Check out this subway mural about scrappy Mexican rebels holding off the U.S. Army.
I see this in every subway station. Ladies and Gentlemen, the happiest man in Los Angeles:
Well, walking is hard in Los Angeles because the everything is spread out. But if do decide to hoof it, the only other people on the sidewalk will be pets and cyclists. A lot of L.A. cyclists seem to claim ownership of the sidewalk, because the streets are too scary for da widdle babies. I actually don’t blame them, a lot of the roads look too narrow for the SUV’s that rumble through.

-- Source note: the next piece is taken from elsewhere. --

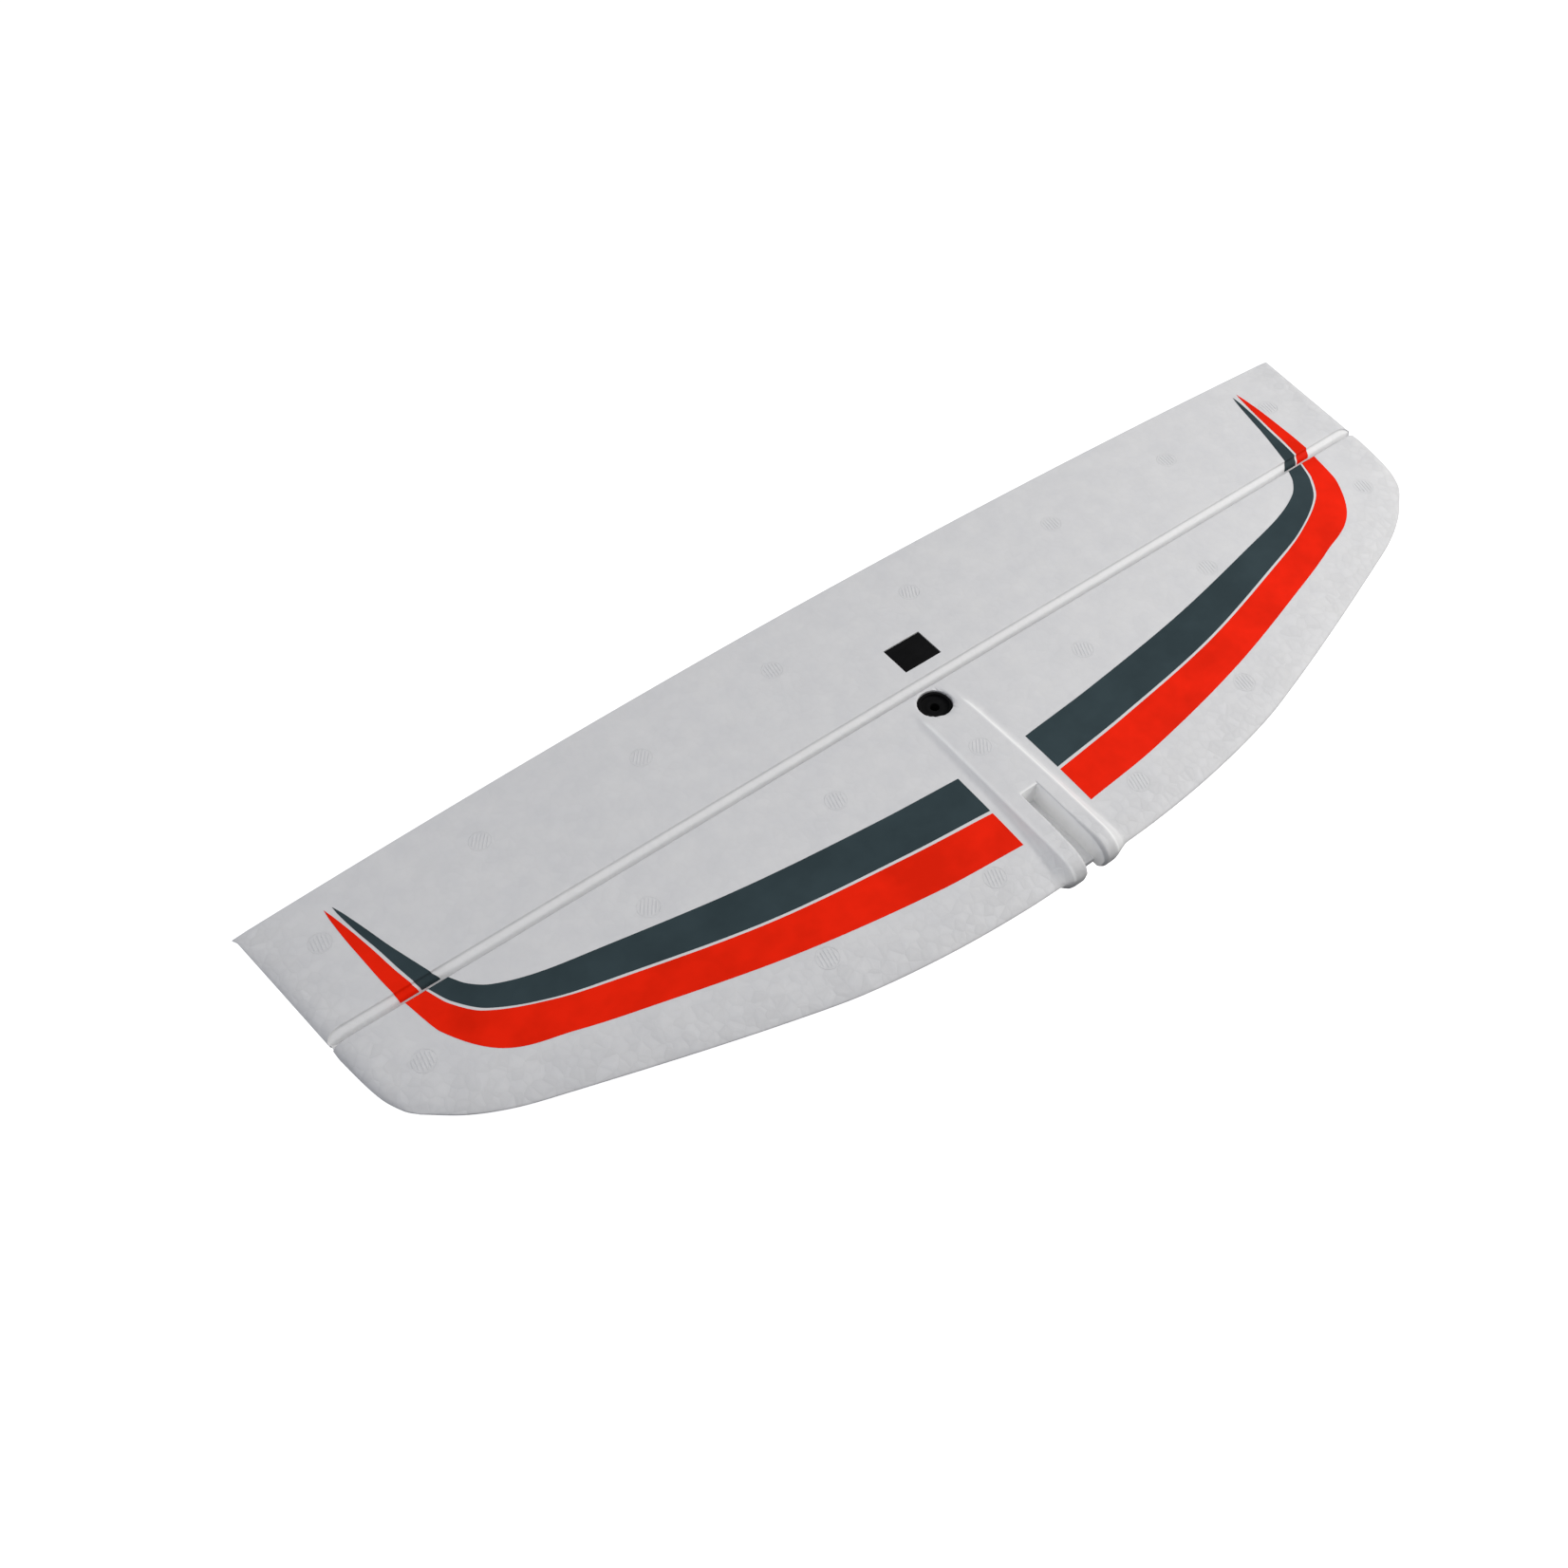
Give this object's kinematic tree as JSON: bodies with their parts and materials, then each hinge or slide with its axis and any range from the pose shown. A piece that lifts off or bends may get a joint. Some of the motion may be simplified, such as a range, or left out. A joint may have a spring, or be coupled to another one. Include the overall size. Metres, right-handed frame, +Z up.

I don’t know if there’s some pro-cyclist law or if pedestrians are just uncommon but the arrogance of sidewalk cyclists is palpable. They get angry if you don’t offer to get out of their way, even though they’re on wheels and the sidewalks were built for you. They use they’re little bells. Ring-Ring, I don’t feel like taking my feet off the pedals, I’m late to a development meeting at Starbucks, Ring-Ring.
Cars, however seem pretty receptive to pedestrians. At cross walks cars always stop, which is change from New York City when cabs would slip by in front of me.
THE FUTURE & CONCLUSION
It takes time getting around Los Angeles, no matter what mode of transportation you take. But its not the pain the ass which I was warned. If you’re going downtown I don’t think you can lose with the subway. If you’re worried about parking, or want to go out for a drink, the bus can help you out (and spare us your alcohol tinged driving). In some stations you can even park your car at a “park and ride.” A car does come in handy for grocery store runs and getting beyond the bus’s reach, but if everyone here threw in a little public transportation in their commutes I think it could rival NYC’s system. Most of the cars I see have solo passengers. Come on, its lonely. And what does that say about the city that shapes the world’s entertainment if everyone spends large swaths of the day disconnected? If everyone started getting on some kind of bus or train, they (the overlords) would expand and improve service, we’d all save money, natural resources, and get to hang out with each other a little more. Come on, TAP that.